When Reverian arrived in West Springfield eight years ago, he spoke no English, but, with the help of Ascentria Care Alliance, a refugee resettlement organization in West Springfield, he started to learn the language. Shortly after he arrived, another refugee resettlement organization, Jewish Family Services, helped him get a job as a metal cleaner at a print shop. Eight years later, he still works there, full-time.

Uzakunda stayed home with the children until recently, when she started a job in housekeeping at the Chicopee Marriott Hotel.

The two are hard workers. On Mondays and Fridays, after work, they go to the farm. Reverian also continues to study English at Springfield Technical Community College, where he’s preparing to get his GED. He says he wants to go to college to become a nurse.

“It was very hard, my first years here with so little English. People speak so fast here, but I’ve worked hard to get better at communication.”

Tilling the land

Reverian has been farming at New Lands Farm, located about 15 minutes from his home, for six years; he raises produce that helps feed his family and friends and sells the remainder.

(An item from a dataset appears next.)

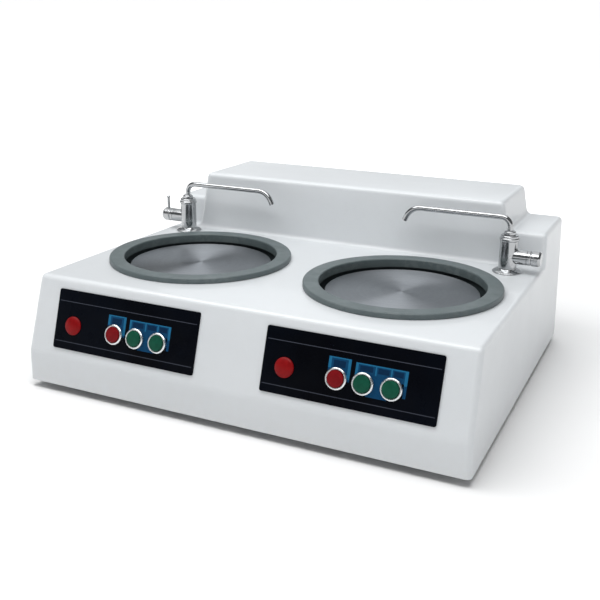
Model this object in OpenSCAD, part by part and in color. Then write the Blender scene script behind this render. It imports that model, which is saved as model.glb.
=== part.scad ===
// Twin-disc metallographic polishing machine.
// Moulded body, two wet discs on belt-driven spindles, two control panels and two swivel taps.
// Origin at the middle of the footprint, on the surface that the feet stand on. X is to the right, Y to the
// rear.

/* [Wells and discs] */
// Radius of the grinding discs
disc_r = 115; // [100:1:118]
// Thickness of the grinding discs
disc_t = 8; // [5:0.5:10]
// How far the disc's face lies below the deck
disc_sink = 6.5; // [3:0.5:10]
// Gap between a disc and its splash ring
disc_gap = 9; // [7:0.5:12]
// Height of the splash ring above the deck
ring_rise = 8.5; // [6:0.5:14]
// How far the splash ring reaches past the basin's rim
ring_overhang = 5; // [4.5:0.5:8]
// Depth of the basin's floor below the deck
basin_depth = 46; // [42:1:48]
// Wall of the basin and the ring
basin_t = 3; // [2:0.5:3.5]
// Width of the basin's rim on the deck
basin_rim_w = 14; // [10:0.5:15]
// Deck left between the two splash rings
ring_spacing = 52; // [40:2:70]
// Deck left between a splash ring and the body's side
side_margin = 28; // [26:1:45]
// Deck left in front of the splash rings
front_margin = 43; // [36:1:60]
// Deck left behind the splash rings
rear_margin = 39; // [38:1:50]

/* [Body] */
// Height of the rear housing above the lower edge
body_h = 266; // [262:1:320]
// Height of the deck above the lower edge
deck_h = 162; // [150:1:180]
// Height of the two end shoulders above the lower edge
shoulder_h = 217; // [200:1:240]
// Height of the upright band under the sloping front
knee_h = 48; // [30:1:55]
// How far the sloping front runs back
slope_back = 37; // [20:1:50]
// Depth of the rear housing
housing_d = 175; // [160:5:240]
// How far the end shoulders stand back from the housing's face
shoulder_back = 16; // [13:1:24]
// Distance from the body's side to the housing's upper edge
housing_inset = 76; // [70:1:100]
// Lean of the body's sides, in degrees
side_lean = 1.75; // [1:0.25:3]
// Lean of the rear face, in degrees
rear_lean = 2.6; // [1:0.1:4]
// Lean of the housing's ends, in degrees
housing_lean = 10.9; // [5:0.1:14]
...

“I’m guessing about seven percent of my income comes from selling my produce,” Reverian said. “Every bit helps.”

New Lands Farm leases 10 acres of land in West Springfield, specifically for new Americans to farm. Most farmers there are refugees from Bhutan, Rwanda, Burundi and Somalia. And though most have been resettled in cities because there are greater employment opportunities and social service networks, they often have come from rural areas in their homelands.

“Farming at New Lands Farm really fills a need that they can’t get elsewhere,” said program coordinator Hannah Converse. “It’s a shame that refugees are arriving here with so much farming background and their skills go to waste because they don’t have access to land, or access to the network of farmers in the area, which is crucial.”

New Lands Farm subsidizes half the cost of the land; it costs a family $200 a year for an eighth of an acre. It also provides training, seeds at a discount, compost, tools, and access to the local farmers’ market and Go Fresh Mobile Market in Springfield. Most families who farm there sell at least a portion of their produce collectively with New Lands Farm.

The farmers are free to plant what they want; the most common crops are those unique to their culture. Reverian plants mainly gilo, corn, kale, mchicha (a green) and beans.

“They have taught me how to compost, and how to market my produce,” Reverian said. “Also, how to make beds. In Africa, we don’t plant in beds. But when you do, the plants are much better!”

Reverian says he likes living in West Springfield, but misses Rwanda.

“It is my home. I would go back to visit, but not move there to live,” he said. “I am treated well here, and it feels safe.”